In other words, the proposed arrangement would in fact be a variation of the old Leninist concept of a Communist Party, composed of revolutionary intellectuals and their comrades, acting as the “vanguard of the proletariat” to look after the people’s interests until such time as the working class has matured to governing ability.
The vanguard, or the New Class as the late East European intellectual Milovan Djilas dubbed it, doesn’t let go the reins of power and privilege unless, of course, the entire edifice crumbles like the Soviet Union’s did. In China, party bosses with their families do very well for themselves, living in too many cases way beyond the spending capacity of ordinary citizens. The recently disgraced Bo Xilai’s family fell from power because of party intrigue but many other senior members of the party continue to live in extravagant grace thanks to heavenly authority while their children, called princelings, often live abroad in the wretched, liberal West.
To many of us, any talk of Confucian Humane Authority might sound little more than cleverly confusing mumbo-jumbo. But when thinkers from a globally powerful China start arguing for it earnestly, we ought to sit up.
Their argument is based, in my view, on three errors. One is a static picture of the current state of liberal democratic nations, particularly the state of their economies. It’s a depressing but passing picture. It does not uphold the allegation of Qing and Bell that democracy is “flawed in practice”. Sure, at a given point in time, democracy in any country can appear messy; but not if you take a longer dynamic view of the remarkable overall performance of post-World War II liberal democracies.

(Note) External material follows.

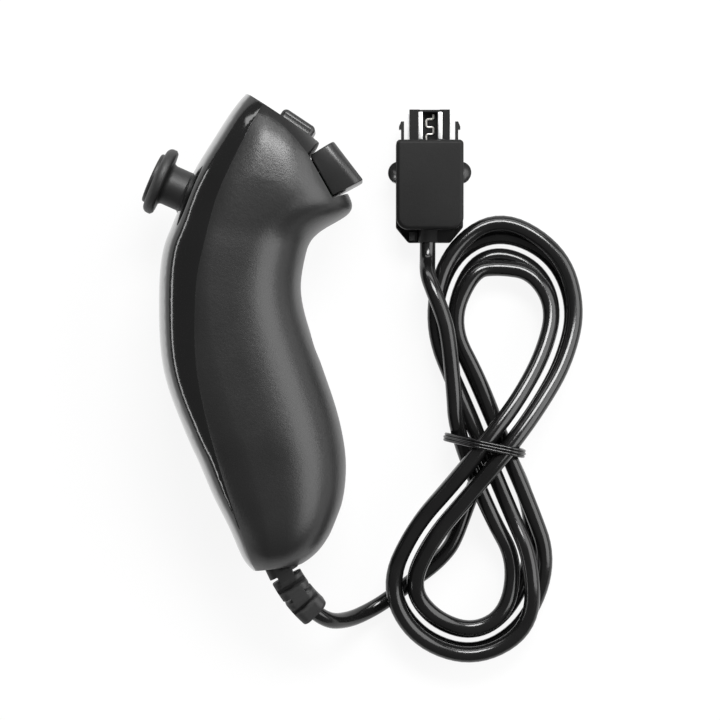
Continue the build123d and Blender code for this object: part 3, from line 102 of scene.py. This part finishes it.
def hank_centre(index):
    """Middle of the bundle at a knot, and the way to the left of the cord's run there."""
    before = HANK_KNOTS[index - 1]
    after = HANK_KNOTS[(index + 1) % len(HANK_KNOTS)]
    way = Vector((after[0] - before[0], after[1] - before[1], 0)).normalized()
    middle = Vector((HANK_KNOTS[index][0], HANK_KNOTS[index][1], CORD_RADIUS))
    return middle, Vector((-way.y, way.x, 0))


def strand_place(turn, lean):
    """Where a turn lies in the bundle: to the left, and above the lower strands."""
    side = STRAND_SIDE if turn in OUTER_TURNS else -STRAND_SIDE
    if turn in LOWER_TURNS:
        return side, 0.0
    outward = STRAND_RISE * math.cos(math.radians(lean))
    return side + math.copysign(outward, side), STRAND_RISE * math.sin(math.radians(lean))


def hank_point(index, strand, lift):
    """The point of one strand at a knot."""
    middle, left = hank_centre(index)
    return middle + left * strand[0] + Vector((0, 0, lift + strand[1]))


hank = []
last_knot = len(HANK_KNOTS) - 1
for turn in range(HANK_TURNS):
    for index, (_, _, lift, lean) in enumerate(HANK_KNOTS):
        strand = strand_place(turn, lean)
        if turn == 0 and index == 0:
            strand = (strand[0] + ENTRY_SHIFT, strand[1])
        if index == last_knot - 1:
            strand = CHANGE_PLACES[turn]
        if index == last_knot:
            last_turn = turn == HANK_TURNS - 1
            strand = EXIT_WAIST if last_turn else strand_place(turn + 1, lean)
        hank.append(hank_point(index, strand, lift))
hank.append(hank_point(0, EXIT_WAIST, HANK_KNOTS[0][2]))
over = hank_centre(0)[0].lerp(hank_centre(1)[0], EXIT_OVER_SHARE)
hank.append(over + hank_centre(1)[1] * EXIT_OVER[0] + Vector((0, 0, EXIT_OVER[1])))
hank.append(hank_point(1, EXIT_END, HANK_KNOTS[1][2]))
lead = [Vector(point) for point in LEAD_POINTS]
tail = [Vector(point) for point in TAIL_POINTS]
stood_out = []
for before, here, after in zip([lead[-1]] + hank, hank, hank[1:] + [tail[0]]):
    out = here - (before + after) / 2
    out.z = max(out.z, 0)
    stood_out.append(here + out * STAND_OUT)
cord_points = lead + stood_out + tail

cord_curve = bpy.data.curves.new("cord", "CURVE")
cord_curve.dimensions = "3D"
cord_spline = cord_curve.splines.new("NURBS")
cord_spline.points.add(len(cord_points) - 1)
for spline_point, place in zip(cord_spline.points, cord_points):
    spline_point.co = (*(place * MM), 1)
    spline_point.radius = CORD_RADIUS * MM
cord_spline.order_u = 3
cord_spline.use_endpoint_u = True
cord_spline.resolution_u = STEPS_BETWEEN_POINTS
cord_curve.bevel_depth = 1
cord_curve.bevel_resolution = STEPS_ROUND_CORD
cord_curve.use_fill_caps = True
cord = bpy.data.objects.new("cord", cord_curve)
bpy.context.scene.collection.objects.link(cord)
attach(cord, "casing_and_cord")
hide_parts("cord_lead", "cord_hank", "cord_tail")


class Socket:
    """A socket of a finish, so that shades and depths are written as sums."""

    def __init__(self, finish, socket):
        self.finish = finish
        self.socket = socket

    def math(self, operation, other):
        return self.finish.node("Math", {"operation": operation}, {0: self, 1: other})

    def __add__(self, other):
        return self.math("ADD", other)

    def __mul__(self, other):
        return self.math("MULTIPLY", other)

    __radd__ = __add__
    __rmul__ = __mul__

    def either(self, other):
        """One where this or the other is one."""
        return self.math("MAXIMUM", other)


class Finish:
    """One material, built from nodes on the piece's own coordinates."""

    def __init__(self, name):
        self.material = bpy.data.materials.new(name)
        self.material.use_nodes = True
        self.tree = self.material.node_tree
        self.shader = self.tree.nodes["Principled BSDF"]
        self.place = self.node("TexCoord", output="Object")

    def put(self, socket, value):
        if isinstance(value, Socket):
            self.tree.links.new(value.socket, socket)
        else:
            socket.default_value = value

    def node(self, kind, settings=None, inputs=None, output=0):
        """Any node: its type, its settings, its sockets' values or links, and its output."""
        made = self.tree.nodes.new("ShaderNode" + kind)
        for key, value in (settings or {}).items():
            if key == "stops":
                for element, (position, tone) in zip(made.color_ramp.elements, value):
                    element.position = position
                    element.color = tone
            else:
                setattr(made, key, value)
        for key, value in (inputs or {}).items():
            self.put(made.inputs[key], value)
        return Socket(self, made.outputs[output])

    def noise(self, size, detail=2.0, roughness=0.5):
        """Noise whose patches are about size metres across."""
        settings = {"noise_dimensions": "3D"}
        inputs = {
            "Vector": self.place, "Scale": 1 / size, "Detail": detail, "Roughness": roughness,
        }
        return self.node("TexNoise", settings, inputs)

    def ramp(self, value, stops):
        return self.node("ValToRGB", {"stops": stops}, {"Fac": value})

    def bump(self, height, distance, strength, under=None):
        """A surface's relief, distance metres high, laid over another one."""
        inputs = {"Height": height, "Distance": distance, "Strength": strength}
        if under:
            inputs["Normal"] = under
        return self.node("Bump", None, inputs)

    def set(self, **inputs):
        for key, value in inputs.items():
            self.put(self.shader.inputs[key.replace("_", " ")], value)

    def on(self, *pieces):
        for piece in pieces:
            piece.data.materials.clear()
            piece.data.materials.append(self.material)


def shade(value, tint=(1.0, 1.0, 1.0)):
    """A grey, lightly tinted, with its alpha."""
    return (value * tint[0], value * tint[1], value * tint[2], 1.0)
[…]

Second, any argument for benevolent authoritarianism assumes impartial and just benevolence at the top of the pyramid. Here’s a question: What if a comparatively benevolent Deng Xiaoping had not returned to power in the late 1970s and another paranoid megalomaniac like Mao had instead run riot once again over China?
Third, popular elections are a part of democracy, not the entire substance. Assured access to fundamental rights to life and liberty, including the right to free and fair trial and the right to dissent, for all citizens is what makes a democracy liberal.
Can a Confucian Constitution, that enables the practice of Humane Authority, guarantee such simple lower-case rights for its citizens?